Some are angry, others thankful that they are not in worse circumstances.

"I worked in a hospital, and we cut back from 80 hours in a pay period to 72 hours," said Debra A. Ebeling, 25, a financial counselor at Alta Bates Hospital in Berkeley, Calif. "My husband, he's construction and he didn't work hardly at all. We've just been able to make it. We save every little penny and it goes toward living."

Virginia K. Berlin, 61, worked 32 hours last week and 40 the week before at Stampings Inc., an auto parts firm in Roseville, Mich. But some other weeks are much worse.

"We fluctuate between four days and no days," she said. "However the car sales go, we go . . . . I have a terrible time with the heating bills. You put on more clothes, and you pray a lot."

"You don't buy the same cereals, you buy the cheapest things you can," said Michael E. Morris, 31, another Californian, who was a title officer in a Riverside real estate insurance firm before he had to take a lower managerial job and then a sales position. "I'm making less money now than I was seven years ago," he said.

Ebeling, Berlin and Morris were among 1,510 people selected randomly for interviews from Jan. 18-23 in the latest Post-ABC News poll.
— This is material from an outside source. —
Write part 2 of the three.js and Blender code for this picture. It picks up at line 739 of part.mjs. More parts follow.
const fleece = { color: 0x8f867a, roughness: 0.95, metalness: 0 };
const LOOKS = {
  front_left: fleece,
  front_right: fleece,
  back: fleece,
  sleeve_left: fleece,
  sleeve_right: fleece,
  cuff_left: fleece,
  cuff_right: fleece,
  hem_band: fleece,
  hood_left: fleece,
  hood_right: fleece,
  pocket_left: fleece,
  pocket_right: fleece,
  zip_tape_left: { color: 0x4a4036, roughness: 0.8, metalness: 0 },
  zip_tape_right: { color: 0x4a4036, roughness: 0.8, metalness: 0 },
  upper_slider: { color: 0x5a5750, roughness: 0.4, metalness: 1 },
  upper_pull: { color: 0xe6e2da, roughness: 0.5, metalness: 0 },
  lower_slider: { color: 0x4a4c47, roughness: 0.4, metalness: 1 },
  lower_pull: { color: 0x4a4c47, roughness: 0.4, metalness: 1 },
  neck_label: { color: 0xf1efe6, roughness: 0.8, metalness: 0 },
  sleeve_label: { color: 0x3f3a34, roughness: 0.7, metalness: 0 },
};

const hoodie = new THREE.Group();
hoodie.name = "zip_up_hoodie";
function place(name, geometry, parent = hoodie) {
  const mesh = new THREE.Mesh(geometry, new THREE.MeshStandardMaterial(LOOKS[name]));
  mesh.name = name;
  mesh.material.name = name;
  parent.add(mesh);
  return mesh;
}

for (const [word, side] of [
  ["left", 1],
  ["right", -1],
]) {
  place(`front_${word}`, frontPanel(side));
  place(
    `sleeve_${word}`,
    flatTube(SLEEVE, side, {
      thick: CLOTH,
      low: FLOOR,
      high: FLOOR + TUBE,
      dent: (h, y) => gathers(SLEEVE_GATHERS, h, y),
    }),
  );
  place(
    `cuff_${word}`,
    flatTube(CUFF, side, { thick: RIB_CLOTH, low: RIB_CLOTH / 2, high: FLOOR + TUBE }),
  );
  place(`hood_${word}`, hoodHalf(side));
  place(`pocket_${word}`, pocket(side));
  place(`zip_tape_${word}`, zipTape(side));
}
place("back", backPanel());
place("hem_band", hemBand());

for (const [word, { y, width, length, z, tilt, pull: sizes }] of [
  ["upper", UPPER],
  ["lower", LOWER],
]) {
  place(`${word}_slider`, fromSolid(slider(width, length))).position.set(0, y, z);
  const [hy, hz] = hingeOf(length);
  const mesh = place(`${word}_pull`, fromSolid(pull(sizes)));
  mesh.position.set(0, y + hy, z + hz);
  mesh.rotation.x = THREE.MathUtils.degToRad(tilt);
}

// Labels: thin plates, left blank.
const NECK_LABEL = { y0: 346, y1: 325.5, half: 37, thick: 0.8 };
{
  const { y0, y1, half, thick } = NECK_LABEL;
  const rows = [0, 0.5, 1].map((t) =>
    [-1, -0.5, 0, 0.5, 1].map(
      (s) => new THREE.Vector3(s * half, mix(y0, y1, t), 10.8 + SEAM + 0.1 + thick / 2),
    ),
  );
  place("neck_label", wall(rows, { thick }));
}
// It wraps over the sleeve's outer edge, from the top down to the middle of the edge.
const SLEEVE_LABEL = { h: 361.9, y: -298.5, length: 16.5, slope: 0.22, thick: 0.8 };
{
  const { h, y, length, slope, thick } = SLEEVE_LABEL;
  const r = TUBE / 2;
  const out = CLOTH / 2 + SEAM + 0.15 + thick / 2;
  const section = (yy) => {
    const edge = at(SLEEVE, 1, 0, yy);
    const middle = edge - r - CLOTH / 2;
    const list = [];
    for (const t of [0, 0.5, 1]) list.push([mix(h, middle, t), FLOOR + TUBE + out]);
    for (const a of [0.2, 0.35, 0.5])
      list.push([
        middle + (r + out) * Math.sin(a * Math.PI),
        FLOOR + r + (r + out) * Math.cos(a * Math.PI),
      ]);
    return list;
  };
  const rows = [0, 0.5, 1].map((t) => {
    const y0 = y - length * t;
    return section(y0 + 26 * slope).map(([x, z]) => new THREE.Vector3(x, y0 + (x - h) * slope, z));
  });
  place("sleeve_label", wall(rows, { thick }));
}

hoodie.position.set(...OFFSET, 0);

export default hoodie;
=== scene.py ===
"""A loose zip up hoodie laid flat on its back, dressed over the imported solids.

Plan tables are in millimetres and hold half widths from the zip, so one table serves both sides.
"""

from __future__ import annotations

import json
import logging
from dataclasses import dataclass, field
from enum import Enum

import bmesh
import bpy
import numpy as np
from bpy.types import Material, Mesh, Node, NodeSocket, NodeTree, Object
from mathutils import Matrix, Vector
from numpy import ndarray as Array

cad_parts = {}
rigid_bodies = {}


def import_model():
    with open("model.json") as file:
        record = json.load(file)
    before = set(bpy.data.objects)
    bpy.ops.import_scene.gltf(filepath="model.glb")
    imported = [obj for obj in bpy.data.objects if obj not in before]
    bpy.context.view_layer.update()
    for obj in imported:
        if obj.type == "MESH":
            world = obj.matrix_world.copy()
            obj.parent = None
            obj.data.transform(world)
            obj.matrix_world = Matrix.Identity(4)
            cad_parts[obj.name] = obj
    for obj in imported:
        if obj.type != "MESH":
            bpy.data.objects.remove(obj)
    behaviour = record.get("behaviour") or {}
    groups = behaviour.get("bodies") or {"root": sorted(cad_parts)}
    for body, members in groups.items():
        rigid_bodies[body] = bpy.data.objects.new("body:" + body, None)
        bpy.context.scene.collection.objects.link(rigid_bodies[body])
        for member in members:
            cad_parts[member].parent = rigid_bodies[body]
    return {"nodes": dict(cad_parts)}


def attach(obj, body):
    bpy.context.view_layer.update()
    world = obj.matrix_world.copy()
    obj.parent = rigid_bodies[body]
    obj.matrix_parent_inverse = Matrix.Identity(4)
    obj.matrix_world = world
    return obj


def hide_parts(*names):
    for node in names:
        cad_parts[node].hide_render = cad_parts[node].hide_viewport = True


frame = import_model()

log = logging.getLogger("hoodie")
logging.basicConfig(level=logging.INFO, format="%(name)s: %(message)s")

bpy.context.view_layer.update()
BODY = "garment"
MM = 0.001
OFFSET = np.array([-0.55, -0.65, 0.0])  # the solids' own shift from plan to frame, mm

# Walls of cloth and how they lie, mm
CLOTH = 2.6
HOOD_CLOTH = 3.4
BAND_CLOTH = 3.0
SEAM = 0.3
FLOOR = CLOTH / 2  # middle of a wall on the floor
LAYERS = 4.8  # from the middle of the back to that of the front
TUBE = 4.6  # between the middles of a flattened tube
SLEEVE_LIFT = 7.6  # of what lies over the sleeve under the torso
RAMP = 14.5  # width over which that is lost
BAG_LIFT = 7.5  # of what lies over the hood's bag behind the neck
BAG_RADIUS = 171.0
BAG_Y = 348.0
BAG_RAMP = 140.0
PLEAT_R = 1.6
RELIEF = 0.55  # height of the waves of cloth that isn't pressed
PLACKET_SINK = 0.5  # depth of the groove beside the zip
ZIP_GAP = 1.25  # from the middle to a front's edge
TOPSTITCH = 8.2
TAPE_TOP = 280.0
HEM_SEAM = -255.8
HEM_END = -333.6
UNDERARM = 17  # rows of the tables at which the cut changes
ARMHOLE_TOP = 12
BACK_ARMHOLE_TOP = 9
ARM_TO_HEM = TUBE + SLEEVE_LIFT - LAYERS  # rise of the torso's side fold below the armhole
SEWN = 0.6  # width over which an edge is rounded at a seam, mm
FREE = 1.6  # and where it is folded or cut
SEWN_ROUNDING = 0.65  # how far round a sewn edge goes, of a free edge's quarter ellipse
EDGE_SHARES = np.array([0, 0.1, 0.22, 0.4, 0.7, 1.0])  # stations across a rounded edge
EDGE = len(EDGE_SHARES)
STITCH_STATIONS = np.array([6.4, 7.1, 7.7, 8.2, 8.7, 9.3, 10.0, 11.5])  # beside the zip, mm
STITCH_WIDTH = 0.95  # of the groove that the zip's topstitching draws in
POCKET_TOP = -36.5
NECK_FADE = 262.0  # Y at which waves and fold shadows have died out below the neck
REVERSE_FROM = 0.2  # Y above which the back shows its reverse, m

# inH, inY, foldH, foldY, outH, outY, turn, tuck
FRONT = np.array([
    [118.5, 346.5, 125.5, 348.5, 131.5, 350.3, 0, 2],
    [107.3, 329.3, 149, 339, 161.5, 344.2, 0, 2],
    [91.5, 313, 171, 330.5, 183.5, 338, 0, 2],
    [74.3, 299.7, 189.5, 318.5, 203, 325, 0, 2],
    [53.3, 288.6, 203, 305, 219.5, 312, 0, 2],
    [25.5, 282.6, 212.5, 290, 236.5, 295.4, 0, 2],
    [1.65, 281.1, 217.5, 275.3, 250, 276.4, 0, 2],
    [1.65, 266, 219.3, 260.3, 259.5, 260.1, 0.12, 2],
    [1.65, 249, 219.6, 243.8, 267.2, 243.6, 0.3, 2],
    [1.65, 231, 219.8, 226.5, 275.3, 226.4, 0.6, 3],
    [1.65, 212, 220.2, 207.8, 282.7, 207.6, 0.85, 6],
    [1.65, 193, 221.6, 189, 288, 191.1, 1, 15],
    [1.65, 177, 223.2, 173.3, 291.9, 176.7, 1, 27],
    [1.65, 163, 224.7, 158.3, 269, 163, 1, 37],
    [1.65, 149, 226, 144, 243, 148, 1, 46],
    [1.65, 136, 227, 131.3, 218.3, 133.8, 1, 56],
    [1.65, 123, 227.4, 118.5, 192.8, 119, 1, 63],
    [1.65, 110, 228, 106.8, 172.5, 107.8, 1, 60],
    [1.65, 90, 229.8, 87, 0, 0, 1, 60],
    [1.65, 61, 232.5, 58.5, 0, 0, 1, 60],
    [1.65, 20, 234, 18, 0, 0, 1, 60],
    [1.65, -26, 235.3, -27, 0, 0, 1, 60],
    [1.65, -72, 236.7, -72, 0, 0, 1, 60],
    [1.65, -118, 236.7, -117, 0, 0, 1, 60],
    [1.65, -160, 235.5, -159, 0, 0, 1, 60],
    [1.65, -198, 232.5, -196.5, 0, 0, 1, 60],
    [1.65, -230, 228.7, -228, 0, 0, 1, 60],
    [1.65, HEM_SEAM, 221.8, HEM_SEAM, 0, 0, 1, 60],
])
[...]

One in every seven, or 15 percent, said their household incomes had been reduced in the last year, not because of unemployment but because someone had to take a lower-paying job or because working hours were reduced.
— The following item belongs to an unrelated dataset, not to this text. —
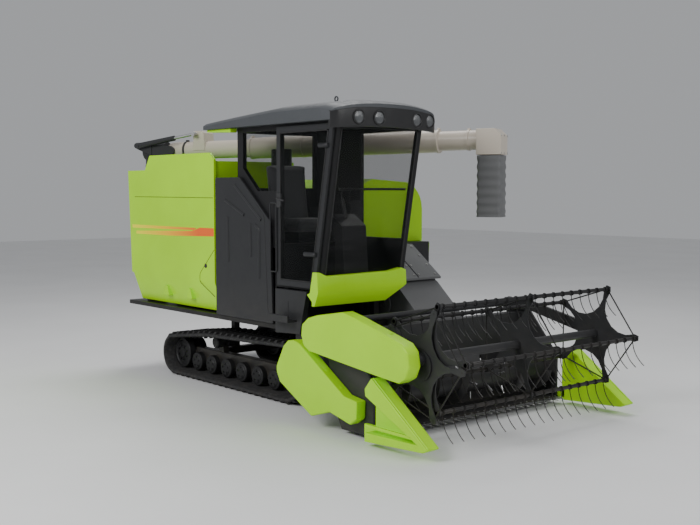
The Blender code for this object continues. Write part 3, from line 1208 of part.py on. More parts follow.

Twenty-eight percent said someone in their household had lost a job in the last year. Taken together, the poll findings suggest that 43 percent, or more than 35 million households, have been getting by on reduced circumstances because of work that is not there.

Those figures may be high. Some people do not understand poll questions; others may exaggerate their problems in talking to media interviewers, and polls are not perfect instruments.
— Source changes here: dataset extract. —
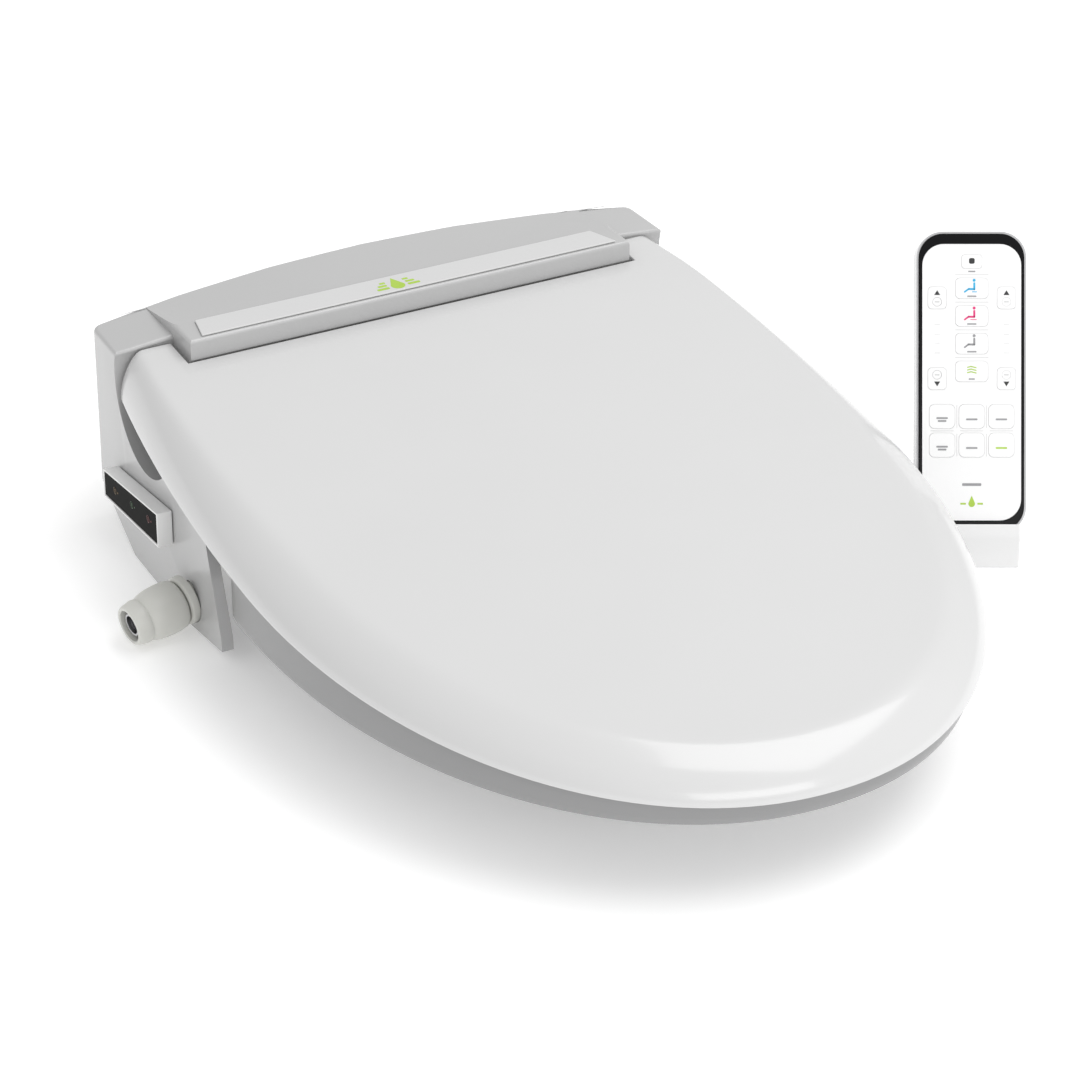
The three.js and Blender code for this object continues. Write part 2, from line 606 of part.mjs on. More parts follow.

With that caveat, the figures show a doubling since October, when 22 percent in a similar Post-ABC News poll said their household incomes had been reduced in the last year by a forced change in jobs or shortened work hours (a combined 9 percent) or unemployment (13 percent).

Families hurt by reduced employment are found in all regions, suburbs and small towns, and there are as many whites as blacks. Some other figures:

* In the Midwest, 18 percent said someone in the household took a lower-paying job or had to work fewer hours last year. The figure was 14 percent in the West and South and 13 percent in the East.

* Even one in 10 households with incomes of more than $30,000 a year experienced pay cuts, compared to one in five of those earning $20,000 to $30,000 and one in six with incomes from $8,000 to $20,000.

* In households where someone took a pay cut, one in four employed persons feared losing their job in the next six months. Partly because of such fears, workers who took lower paying jobs are thankful that things are not worse.

"I've been very lucky," said Joseph D. LaFace, an economics professor laid off by the University of Central Arkansas last year. "I looked for almost four months in banking, and there was absolutely nothing."

LaFace now works as an economist for the state of Arkansas, and his wife works at a gift shop for the minimum wage. Although he is making somewhat less than before, their combined income is still more than $24,000 a year, he said.

Most workers have absorbed income losses by hunkering down.

One series of questions in the poll asked whether financial strain has kept someone in a household or the immediate family from going to college, paying debts, vacationing or buying a car or home. Those in reduced-income households said "yes" at a rate more than double that of the rest of the population.

Many of the reduced-income families blame President Reagan, at least in part, for economic conditions.

By 69 to 28 percent, they disapprove of his "handling of the economy," in sharp contrast to the narrow 49-to-45 ratio of disapproval among others interviewed.